Prompt.
Using the data below, repeat all of it precisely.

Data segment.
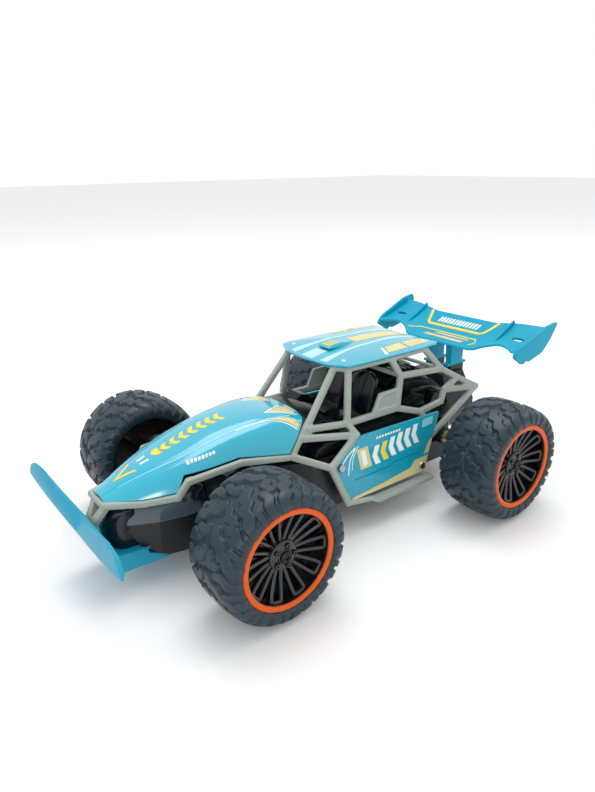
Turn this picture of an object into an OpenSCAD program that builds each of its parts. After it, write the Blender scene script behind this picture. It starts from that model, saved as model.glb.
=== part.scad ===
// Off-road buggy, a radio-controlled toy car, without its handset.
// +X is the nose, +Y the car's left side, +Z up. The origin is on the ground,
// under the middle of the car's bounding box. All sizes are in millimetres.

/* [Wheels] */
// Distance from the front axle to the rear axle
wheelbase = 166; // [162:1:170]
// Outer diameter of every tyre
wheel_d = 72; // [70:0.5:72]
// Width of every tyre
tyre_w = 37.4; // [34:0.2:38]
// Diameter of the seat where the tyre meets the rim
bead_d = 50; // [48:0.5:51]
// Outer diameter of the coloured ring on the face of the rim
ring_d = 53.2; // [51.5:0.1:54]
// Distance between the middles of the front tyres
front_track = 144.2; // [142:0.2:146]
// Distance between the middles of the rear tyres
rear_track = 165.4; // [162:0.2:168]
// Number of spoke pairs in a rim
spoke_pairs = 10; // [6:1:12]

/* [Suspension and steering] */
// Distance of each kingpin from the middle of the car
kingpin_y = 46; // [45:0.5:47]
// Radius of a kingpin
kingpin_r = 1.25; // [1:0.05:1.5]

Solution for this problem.
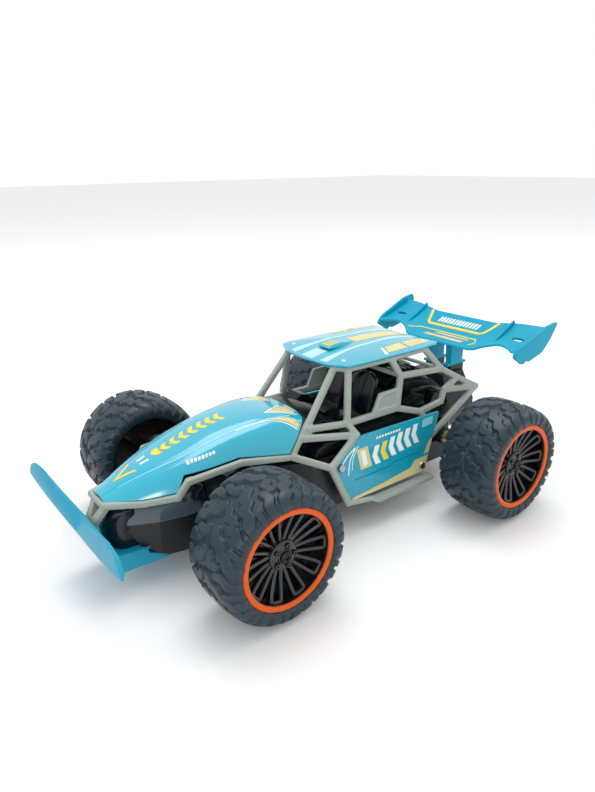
Turn this picture of an object into an OpenSCAD program that builds each of its parts. After it, write the Blender scene script behind this picture. It starts from that model, saved as model.glb.
=== part.scad ===
// Off-road buggy, a radio-controlled toy car, without its handset.
// +X is the nose, +Y the car's left side, +Z up. The origin is on the ground,
// under the middle of the car's bounding box. All sizes are in millimetres.

/* [Wheels] */
// Distance from the front axle to the rear axle
wheelbase = 166; // [162:1:170]
// Outer diameter of every tyre
wheel_d = 72; // [70:0.5:72]
// Width of every tyre
tyre_w = 37.4; // [34:0.2:38]
// Diameter of the seat where the tyre meets the rim
bead_d = 50; // [48:0.5:51]
// Outer diameter of the coloured ring on the face of the rim
ring_d = 53.2; // [51.5:0.1:54]
// Distance between the middles of the front tyres
front_track = 144.2; // [142:0.2:146]
// Distance between the middles of the rear tyres
rear_track = 165.4; // [162:0.2:168]
// Number of spoke pairs in a rim
spoke_pairs = 10; // [6:1:12]

/* [Suspension and steering] */
// Distance of each kingpin from the middle of the car
kingpin_y = 46; // [45:0.5:47]
// Radius of a kingpin
kingpin_r = 1.25; // [1:0.05:1.5]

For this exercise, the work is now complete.